The in operator for sequences uses a linear search; so do string methods like find and count.

If the elements of the sequence are in order, you can use a bisection search, which is O(logn). Bisection search is similar to the algorithm you probably use to look a word up in a dictionary. Instead of starting at the beginning and checking each item in order, you start with the item in the middle and check whether the word you are looking for comes before or after. If it comes before, then you search the first half of the sequence the same way. Otherwise you search the second half. Either way, you cut the number of remaining items in half.

If the sequence has 1,000,000 items, it will take about 20 steps to find the word or conclude that it’s not there. So that’s about 50,000 times faster than a linear search.

Exercise 3  

Write a function called bisect that takes a sorted list and a target value and returns the index of the value in the list, if it’s there, or None if it’s not.

Or you could read the documentation of the bisect module and use that!

Bisection search can be much faster than linear search, but it requires the sequence to be in order, which might require extra work.

There is another data structure, called a hashtable that is even faster—it can do a search in constant time—and it doesn’t require the items to be sorted. Python dictionaries are implemented using hashtables, which is why most dictionary operations, including the in operator, are constant time.

2.4  Hashtables

To explain how hashtables work and why their performance is so good, I will start with a simple implementation of a map and gradually improve it until it’s a hashtable.

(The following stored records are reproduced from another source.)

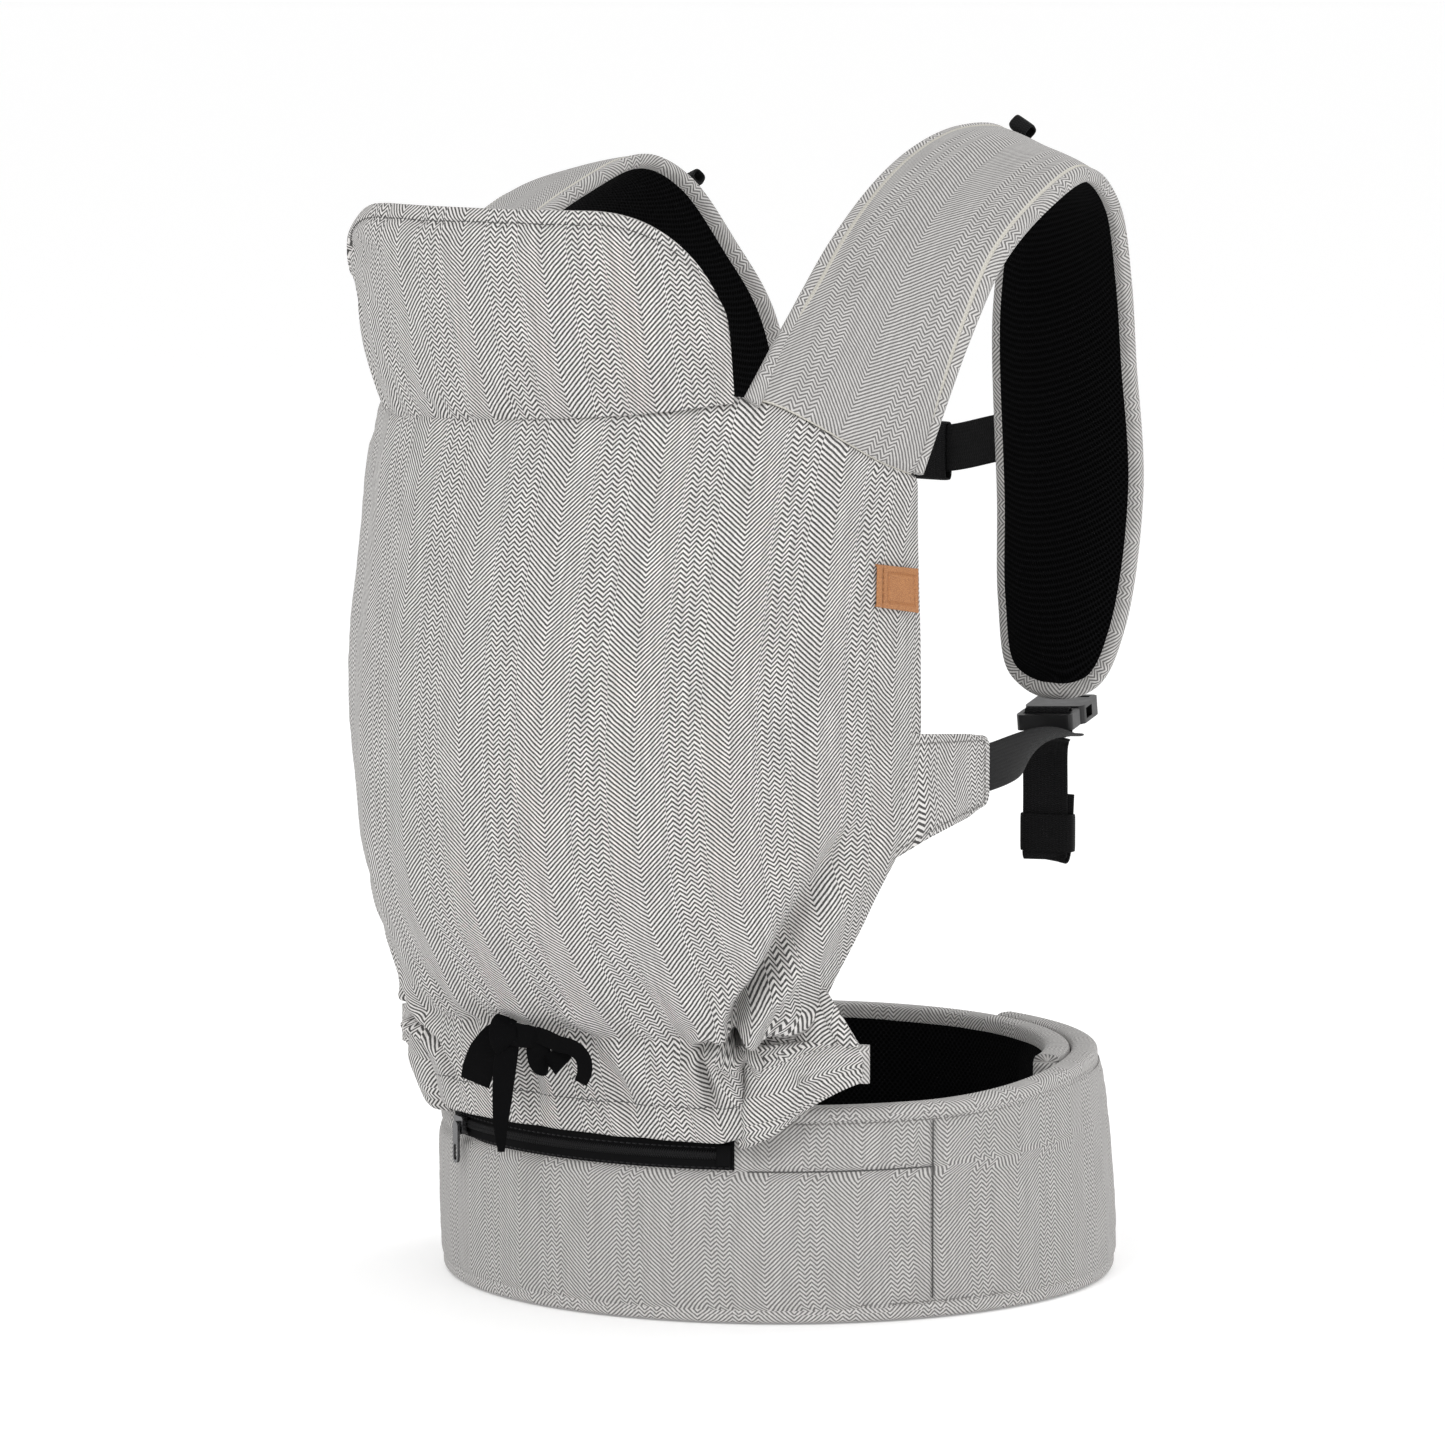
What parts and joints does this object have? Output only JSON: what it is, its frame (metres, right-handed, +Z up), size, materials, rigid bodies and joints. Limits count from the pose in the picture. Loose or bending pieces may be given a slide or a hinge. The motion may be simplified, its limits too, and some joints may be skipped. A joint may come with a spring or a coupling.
{
  "type": "soft baby carrier",
  "caption": "Soft baby carrier: padded waist belt, gathered herringbone front panel with headrest, padded shoulder straps with chest strap and side-release buckles.",
  "frame": {"origin": "middle of the bounding box, on the plane the waist belt rests on", "axes": "+Z up; -Y out of the front panel, away from the wearer; +X to the right when facing the front panel"},
  "size_m": [0.3834, 0.4502, 0.6138],
  "materials": {
    "woven": "light grey herringbone twill, matte",
    "mesh": "black spacer mesh, matte",
    "foam": "open-cell foam",
    "webbing": "ribbed black webbing, matte",
    "plastic": "satin black",
    "leather": "tan full-grain, satin",
    "zip_tape": "black woven tape and coil, matte",
    "zip_metal": "dark plated metal, bright",
    "ribbon": "black woven ribbon, matte"
  },
  "bodies": {
    "belt": {"belt_cover": "woven", "belt_foam": "foam", "belt_lining": "mesh", "belt_bottom_binding": "woven", "belt_top_binding": "woven", "zip_tape": "zip_tape", "zip_chain": "zip_tape", "waist_webbing_right": "webbing", "waist_webbing_left": "webbing", "waist_socket": "plastic"},
    "panel": {"front_panel": "woven", "side_wing_right": "woven", "side_wing_left": "woven", "leg_pad_right": "woven", "leg_pad_left": "woven", "leather_tag": "leather", "drawstring_bow": "ribbon", "shoulder_webbing_right": "webbing", "shoulder_webbing_left": "webbing"},
    "headrest": {"headrest": "woven"},
    "strap_right": {"strap_cover_right": "woven", "strap_foam_right": "foam", "strap_mesh_right": "mesh", "strap_binding_right": "woven", "hood_loop_right": "webbing", "shoulder_socket_right": "plastic"},
    "strap_left": {"strap_cover_left": "woven", "strap_foam_left": "foam", "strap_mesh_left": "mesh", "strap_binding_left": "woven", "hood_loop_left": "webbing", "shoulder_socket_left": "plastic"},
    "shoulder_plug_right": {"shoulder_plug_right": "plastic"},
    "shoulder_prong_a_right": {"shoulder_prong_a_right": "plastic"},
    "shoulder_prong_b_right": {"shoulder_prong_b_right": "plastic"},
    "tail_right": {"shoulder_tail_right": "webbing"},
    "tail_keeper_right": {"tail_keeper_right": "webbing"},
    "shoulder_plug_left": {"shoulder_plug_left": "plastic"},
    "shoulder_prong_a_left": {"shoulder_prong_a_left": "plastic"},
    "shoulder_prong_b_left": {"shoulder_prong_b_left": "plastic"},
    "tail_left": {"shoulder_tail_left": "webbing"},
    "tail_keeper_left": {"tail_keeper_left": "webbing"},
    "chest_right": {"chest_webbing_right": "webbing", "chest_socket": "plastic", "chest_adjuster_right": "plastic"},
    "chest_left": {"chest_webbing_left": "webbing", "chest_adjuster_left": "plastic"},
    "chest_keeper": {"chest_keeper": "webbing"},
    "chest_plug": {"chest_plug": "plastic"},
    "chest_prong_a": {"chest_prong_a": "plastic"},
    "chest_prong_b": {"chest_prong_b": "plastic"},
    "waist_plug": {"waist_plug": "plastic"},
    "waist_prong_a": {"waist_prong_a": "plastic"},
    "waist_prong_b": {"waist_prong_b": "plastic"},
    "waist_keeper": {"waist_keeper": "webbing"},
    "zip_slider": {"zip_slider": "zip_metal"},
    "zip_pull": {"zip_pull": "zip_metal"},
    "drawstring_tail": {"drawstring_tail": "ribbon"}
  },
  "joints": [
    {"name": "panel_tilt", "type": "hinge", "parent": "belt", "child": "panel", "pos_m": [0, -0.14037, 0.104], "axis": [1, 0, 0], "range_deg": [-8, 12]},
    {"name": "headrest_fold", "type": "hinge", "parent": "panel", "child": "headrest", "pos_m": [0, -0.19637, 0.4625], "axis": [1, 0, 0], "range_deg": [0, 35]},
    {"name": "strap_swing_right", "type": "hinge", "parent": "panel", "child": "strap_right", "pos_m": [0, -0.14537, 0.474], "axis": [1, 0, 0], "range_deg": [0, 14]},
    {"name": "strap_swing_left", "type": "hinge", "parent": "panel", "child": "strap_left", "pos_m": [0, -0.14537, 0.474], "axis": [1, 0, 0], "range_deg": [0, 14]},
    {"name": "shoulder_release_right", "type": "slide", "parent": "strap_right", "child": "shoulder_plug_right", "axis": [0.3047, -0.9446, -0.1219], "range_m": [0, 0.018]},
    {"name": "shoulder_squeeze_right", "type": "hinge", "parent": "shoulder_plug_right", "child": "shoulder_prong_a_right", "pos_m": [0.11427, 0.14647, 0.29184], "axis": [0.0026, -0.1272, 0.9919], "range_deg": [0, 7], "stiffness_Nm_per_rad": 0.02},
    {"name": "shoulder_squeeze_b_right", "type": "hinge", "parent": "shoulder_plug_right", "child": "shoulder_prong_b_right", "pos_m": [0.09579, 0.1406, 0.29114], "axis": [0.0026, -0.1272, 0.9919], "range_deg": [-7, 0], "stiffness_Nm_per_rad": 0.02},
    {"name": "tail_swing_right", "type": "hinge", "parent": "shoulder_plug_right", "child": "tail_right", "pos_m": [0.1065, 0.13363, 0.277], "axis": [0.9536, 0.3011, 0], "range_deg": [-25, 25]},
    {"name": "tail_keeper_slide_right", "type": "slide", "parent": "tail_right", "child": "tail_keeper_right", "axis": [0, 0, 1], "range_m": [-0.006, 0.03]},
    {"name": "shoulder_release_left", "type": "slide", "parent": "strap_left", "child": "shoulder_plug_left", "axis": [-0.3047, -0.9446, -0.1219], "range_m": [0, 0.018]},
    {"name": "shoulder_squeeze_left", "type": "hinge", "parent": "shoulder_plug_left", "child": "shoulder_prong_a_left", "pos_m": [-0.09579, 0.1406, 0.29114], "axis": [-0.0026, -0.1272, 0.9919], "range_deg": [0, 7], "stiffness_Nm_per_rad": 0.02},
    {"name": "shoulder_squeeze_b_left", "type": "hinge", "parent": "shoulder_plug_left", "child": "shoulder_prong_b_left", "pos_m": [-0.11427, 0.14647, 0.29184], "axis": [-0.0026, -0.1272, 0.9919], "range_deg": [-7, 0], "stiffness_Nm_per_rad": 0.02},
    {"name": "tail_swing_left", "type": "hinge", "parent": "shoulder_plug_left", "child": "tail_left", "pos_m": [-0.1065, 0.13363, 0.277], "axis": [0.9536, -0.3011, 0], "range_deg": [-25, 25]},
    {"name": "tail_keeper_slide_left", "type": "slide", "parent": "tail_left", "child": "tail_keeper_left", "axis": [0, 0, 1], "range_m": [-0.006, 0.03]},
    {"name": "chest_height_right", "type": "slide", "parent": "strap_right", "child": "chest_right", "axis": [0, -0.1302, 0.9915], "range_m": [-0.035, 0.035]},
    {"name": "chest_height_left", "type": "slide", "parent": "strap_left", "child": "chest_left", "axis": [0, -0.1302, 0.9915], "range_m": [-0.035, 0.035]},
    {"name": "chest_keeper_slide", "type": "slide", "parent": "chest_right", "child": "chest_keeper", "axis": [0.9968, 0, 0.0797], "range_m": [-0.004, 0.004]},
    {"name": "chest_release", "type": "slide", "parent": "chest_right", "child": "chest_plug", "axis": [-1, 0, 0], "range_m": [0, 0.018]},
    {"name": "chest_squeeze", "type": "hinge", "parent": "chest_plug", "child": "chest_prong_a", "pos_m": [-0.0361, 0.16763, 0.4357], "axis": [0, 1, 0], "range_deg": [0, 7], "stiffness_Nm_per_rad": 0.02},
    {"name": "chest_squeeze_b", "type": "hinge", "parent": "chest_plug", "child": "chest_prong_b", "pos_m": [-0.0361, 0.16763, 0.4163], "axis": [0, 1, 0], "range_deg": [-7, 0], "stiffness_Nm_per_rad": 0.02},
    {"name": "waist_release", "type": "slide", "parent": "belt", "child": "waist_plug", "axis": [-0.9945, -0.1045, 0], "range_m": [0, 0.018]},
    {"name": "waist_squeeze", "type": "hinge", "parent": "waist_plug", "child": "waist_prong_a", "pos_m": [-0.0185, 0.21566, 0.07074], "axis": [-0.1045, 0.9945, 0], "range_deg": [0, 7], "stiffness_Nm_per_rad": 0.02},
    {"name": "waist_squeeze_b", "type": "hinge", "parent": "waist_plug", "child": "waist_prong_b", "pos_m": [-0.0185, 0.21566, 0.04126], "axis": [-0.1045, 0.9945, 0], "range_deg": [-7, 0], "stiffness_Nm_per_rad": 0.02},
    {"name": "waist_keeper_slide", "type": "hinge", "parent": "belt", "child": "waist_keeper", "pos_m": [0, 0.04063, 0.056], "axis": [0, 0, 1], "range_deg": [-2.5, 2]},
    {"name": "zip_travel", "type": "hinge", "parent": "belt", "child": "zip_slider", "pos_m": [0, 0.04063, 0.0865], "axis": [0, 0, 1], "range_deg": [0, 56]},
    {"name": "zip_pull_swing", "type": "hinge", "parent": "zip_slider", "child": "zip_pull", "pos_m": [-0.0869, -0.1228, 0.0885], "axis": [-0.8829, 0.4695, 0], "range_deg": [0, 100]},
    {"name": "drawstring_swing", "type": "hinge", "parent": "panel", "child": "drawstring_tail", "pos_m": [-0.011, -0.17587, 0.14], "axis": [-1, 0, 0], "range_deg": [-4, 35]}
  ],
  "couplings": [
    {"joint": "strap_swing_left", "follows": "strap_swing_right", "ratio": 1},
    {"joint": "shoulder_squeeze_b_right", "follows": "shoulder_squeeze_right", "ratio": -1},
    {"joint": "shoulder_squeeze_b_left", "follows": "shoulder_squeeze_left", "ratio": -1},
    {"joint": "chest_height_left", "follows": "chest_height_right", "ratio": 1},
    {"joint": "chest_squeeze_b", "follows": "chest_squeeze", "ratio": -1},
    {"joint": "waist_squeeze_b", "follows": "waist_squeeze", "ratio": -1}
  ]
}
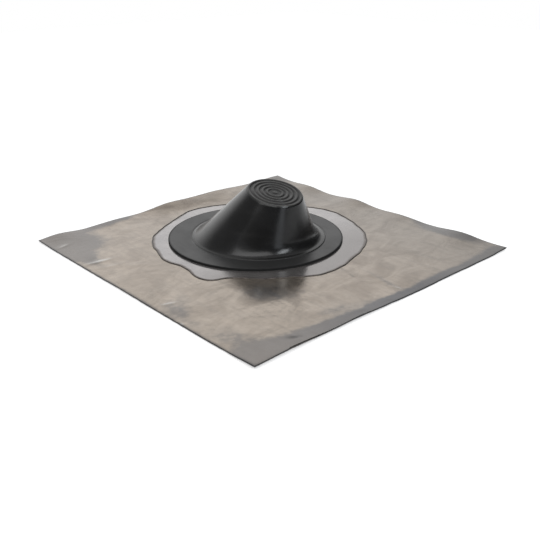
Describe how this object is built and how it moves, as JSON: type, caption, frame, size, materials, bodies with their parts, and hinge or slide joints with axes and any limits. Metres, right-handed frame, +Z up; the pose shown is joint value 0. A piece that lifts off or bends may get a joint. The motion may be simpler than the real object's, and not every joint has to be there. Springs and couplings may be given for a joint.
{
  "type": "pipe flashing boot",
  "caption": "Square lead roof sheet carrying a leaning rubber cone that seals round a pipe through the roof; rings on its closed crown guide the cut for each pipe size.",
  "frame": {"origin": "middle of the square sheet on its underside, which is the bottom centre of the bounding box", "axes": "+Z up, away from the roof; +Y up the roof slope, the way the cone leans; +X across the roof"},
  "size_m": [0.45, 0.45, 0.0848],
  "materials": {
    "lead": "dull milled roofing lead with a tan patina, stained and creased by handling",
    "coat": "thin dried film of grey bonding compound with a brown line at its edge",
    "rubber": "satin black moulded EPDM rubber"
  },
  "bodies": {
    "root": {"lead_sheet": "lead", "bonding_coat": "coat", "rubber_boot": "rubber"}
  },
  "joints": []
}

I will use Python to demonstrate these implementations, but in real life you wouldn’t write code like this in Python; you would just use a dictionary! So for the rest of this chapter, you have to imagine that dictionaries don’t exist and you want to implement a data structure that maps from keys to values. The basic operations you have to implement are:

add(k, v):
Add a new item that maps from key k to value v. With a Python dictionary, d, this operation is written d[k] = v.
get(target):
Look up and return the value that corresponds to key target. With a Python dictionary, d, this operation is written d[target] or d.get(target).

For now, I will assume that each key only appears once. The simplest implementation of this interface uses a list of tuples, where each tuple is a key-value pair.

class LinearMap(list):

    def add(self, k, v):
        self.append((k, v))

    def get(self, target):
        for key, val in self:
            if key == target:
                return val
        raise KeyError

add uses list append, which is constant time. get uses a for loop to search the list: if it finds the target key it returns the corresponding value; otherwise it raises a KeyError. So get is linear.

An alternative is to keep the list sorted by key. Then get could use a bisection search, which is O(logn). But inserting a new item in the middle of a list is linear, so this might not be the best option. There are other data structures3 that can implement add and get in log time, but that’s still not as good as a hashtable, so let’s move on.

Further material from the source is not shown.